▸ The request
Your task is to extract every line from the material below exactly.

----- Material provided

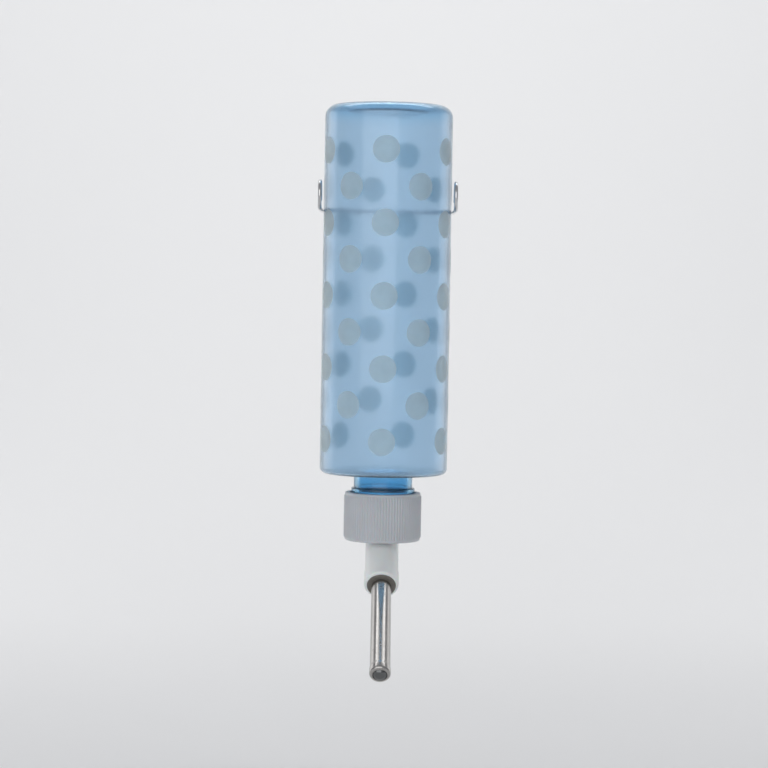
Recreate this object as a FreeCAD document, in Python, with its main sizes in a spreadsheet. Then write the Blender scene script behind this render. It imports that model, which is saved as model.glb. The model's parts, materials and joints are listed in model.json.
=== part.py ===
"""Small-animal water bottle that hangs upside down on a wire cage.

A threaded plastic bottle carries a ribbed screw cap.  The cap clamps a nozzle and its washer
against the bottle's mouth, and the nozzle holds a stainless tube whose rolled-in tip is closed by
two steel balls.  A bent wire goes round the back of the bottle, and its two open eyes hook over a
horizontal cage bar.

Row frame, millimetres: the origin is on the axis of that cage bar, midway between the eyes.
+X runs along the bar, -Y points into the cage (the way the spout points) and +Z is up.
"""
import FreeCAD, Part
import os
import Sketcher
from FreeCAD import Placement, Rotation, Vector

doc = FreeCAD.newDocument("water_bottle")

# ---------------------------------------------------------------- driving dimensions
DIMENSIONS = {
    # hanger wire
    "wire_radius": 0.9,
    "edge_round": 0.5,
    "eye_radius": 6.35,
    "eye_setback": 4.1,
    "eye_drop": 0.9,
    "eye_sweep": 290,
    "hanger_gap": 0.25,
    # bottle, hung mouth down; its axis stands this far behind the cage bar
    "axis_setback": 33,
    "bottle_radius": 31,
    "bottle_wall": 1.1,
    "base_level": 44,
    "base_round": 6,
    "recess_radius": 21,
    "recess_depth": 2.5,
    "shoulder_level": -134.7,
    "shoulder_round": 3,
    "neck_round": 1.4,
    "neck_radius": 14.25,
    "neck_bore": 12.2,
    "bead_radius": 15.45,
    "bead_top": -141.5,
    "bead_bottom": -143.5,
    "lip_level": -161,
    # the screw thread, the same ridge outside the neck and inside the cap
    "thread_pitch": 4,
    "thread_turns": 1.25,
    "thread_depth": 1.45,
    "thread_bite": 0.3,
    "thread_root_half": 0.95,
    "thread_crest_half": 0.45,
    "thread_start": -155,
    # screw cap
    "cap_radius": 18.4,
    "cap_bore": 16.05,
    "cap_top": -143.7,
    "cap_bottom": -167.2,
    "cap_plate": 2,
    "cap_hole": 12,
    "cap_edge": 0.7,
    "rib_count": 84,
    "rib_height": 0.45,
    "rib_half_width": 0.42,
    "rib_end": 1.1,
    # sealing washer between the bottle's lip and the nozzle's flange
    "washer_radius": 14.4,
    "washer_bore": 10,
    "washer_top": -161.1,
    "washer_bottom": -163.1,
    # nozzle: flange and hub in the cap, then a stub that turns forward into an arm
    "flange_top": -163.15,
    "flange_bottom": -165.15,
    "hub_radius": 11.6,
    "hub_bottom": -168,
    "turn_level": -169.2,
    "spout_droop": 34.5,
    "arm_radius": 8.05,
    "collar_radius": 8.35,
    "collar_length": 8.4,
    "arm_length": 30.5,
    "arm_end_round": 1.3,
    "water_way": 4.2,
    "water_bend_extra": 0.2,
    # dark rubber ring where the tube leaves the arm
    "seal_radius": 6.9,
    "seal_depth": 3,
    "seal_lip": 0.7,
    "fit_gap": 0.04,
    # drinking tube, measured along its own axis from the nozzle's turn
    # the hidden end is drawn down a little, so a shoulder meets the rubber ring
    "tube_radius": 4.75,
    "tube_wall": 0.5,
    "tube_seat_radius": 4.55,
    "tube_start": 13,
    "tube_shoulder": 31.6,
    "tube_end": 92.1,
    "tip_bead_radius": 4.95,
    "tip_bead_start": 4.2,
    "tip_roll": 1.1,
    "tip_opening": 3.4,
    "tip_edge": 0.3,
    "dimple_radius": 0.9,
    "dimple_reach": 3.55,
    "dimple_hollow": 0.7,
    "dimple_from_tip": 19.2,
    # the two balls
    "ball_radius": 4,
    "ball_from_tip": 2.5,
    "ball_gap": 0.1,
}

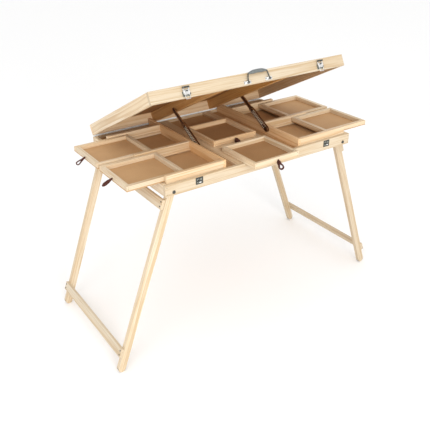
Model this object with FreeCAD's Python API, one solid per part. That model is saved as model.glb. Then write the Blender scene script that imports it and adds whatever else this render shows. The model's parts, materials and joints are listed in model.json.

----------

▸ Output of the task
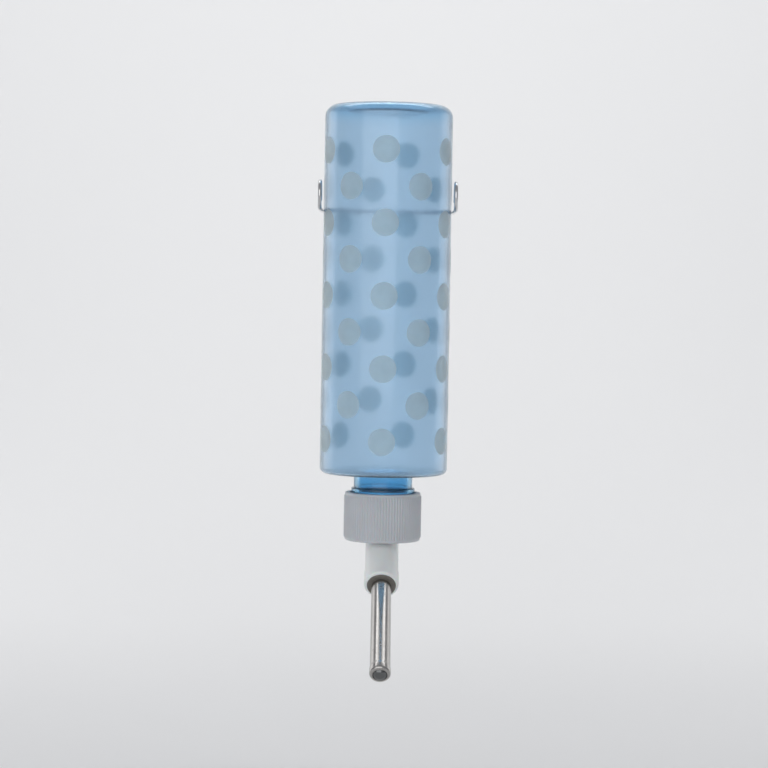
Recreate this object as a FreeCAD document, in Python, with its main sizes in a spreadsheet. Then write the Blender scene script behind this render. It imports that model, which is saved as model.glb. The model's parts, materials and joints are listed in model.json.
=== part.py ===
"""Small-animal water bottle that hangs upside down on a wire cage.

A threaded plastic bottle carries a ribbed screw cap.  The cap clamps a nozzle and its washer
against the bottle's mouth, and the nozzle holds a stainless tube whose rolled-in tip is closed by
two steel balls.  A bent wire goes round the back of the bottle, and its two open eyes hook over a
horizontal cage bar.

Row frame, millimetres: the origin is on the axis of that cage bar, midway between the eyes.
+X runs along the bar, -Y points into the cage (the way the spout points) and +Z is up.
"""
import FreeCAD, Part
import os
import Sketcher
from FreeCAD import Placement, Rotation, Vector

doc = FreeCAD.newDocument("water_bottle")

# ---------------------------------------------------------------- driving dimensions
DIMENSIONS = {
    # hanger wire
    "wire_radius": 0.9,
    "edge_round": 0.5,
    "eye_radius": 6.35,
    "eye_setback": 4.1,
    "eye_drop": 0.9,
    "eye_sweep": 290,
    "hanger_gap": 0.25,
    # bottle, hung mouth down; its axis stands this far behind the cage bar
    "axis_setback": 33,
    "bottle_radius": 31,
    "bottle_wall": 1.1,
    "base_level": 44,
    "base_round": 6,
    "recess_radius": 21,
    "recess_depth": 2.5,
    "shoulder_level": -134.7,
    "shoulder_round": 3,
    "neck_round": 1.4,
    "neck_radius": 14.25,
    "neck_bore": 12.2,
    "bead_radius": 15.45,
    "bead_top": -141.5,
    "bead_bottom": -143.5,
    "lip_level": -161,
    # the screw thread, the same ridge outside the neck and inside the cap
    "thread_pitch": 4,
    "thread_turns": 1.25,
    "thread_depth": 1.45,
    "thread_bite": 0.3,
    "thread_root_half": 0.95,
    "thread_crest_half": 0.45,
    "thread_start": -155,
    # screw cap
    "cap_radius": 18.4,
    "cap_bore": 16.05,
    "cap_top": -143.7,
    "cap_bottom": -167.2,
    "cap_plate": 2,
    "cap_hole": 12,
    "cap_edge": 0.7,
    "rib_count": 84,
    "rib_height": 0.45,
    "rib_half_width": 0.42,
    "rib_end": 1.1,
    # sealing washer between the bottle's lip and the nozzle's flange
    "washer_radius": 14.4,
    "washer_bore": 10,
    "washer_top": -161.1,
    "washer_bottom": -163.1,
    # nozzle: flange and hub in the cap, then a stub that turns forward into an arm
    "flange_top": -163.15,
    "flange_bottom": -165.15,
    "hub_radius": 11.6,
    "hub_bottom": -168,
    "turn_level": -169.2,
    "spout_droop": 34.5,
    "arm_radius": 8.05,
    "collar_radius": 8.35,
    "collar_length": 8.4,
    "arm_length": 30.5,
    "arm_end_round": 1.3,
    "water_way": 4.2,
    "water_bend_extra": 0.2,
    # dark rubber ring where the tube leaves the arm
    "seal_radius": 6.9,
    "seal_depth": 3,
    "seal_lip": 0.7,
    "fit_gap": 0.04,
    # drinking tube, measured along its own axis from the nozzle's turn
    # the hidden end is drawn down a little, so a shoulder meets the rubber ring
    "tube_radius": 4.75,
    "tube_wall": 0.5,
    "tube_seat_radius": 4.55,
    "tube_start": 13,
    "tube_shoulder": 31.6,
    "tube_end": 92.1,
    "tip_bead_radius": 4.95,
    "tip_bead_start": 4.2,
    "tip_roll": 1.1,
    "tip_opening": 3.4,
    "tip_edge": 0.3,
    "dimple_radius": 0.9,
    "dimple_reach": 3.55,
    "dimple_hollow": 0.7,
    "dimple_from_tip": 19.2,
    # the two balls
    "ball_radius": 4,
    "ball_from_tip": 2.5,
    "ball_gap": 0.1,
}

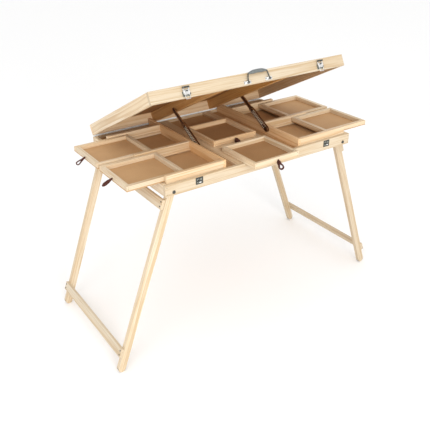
Model this object with FreeCAD's Python API, one solid per part. That model is saved as model.glb. Then write the Blender scene script that imports it and adds whatever else this render shows. The model's parts, materials and joints are listed in model.json.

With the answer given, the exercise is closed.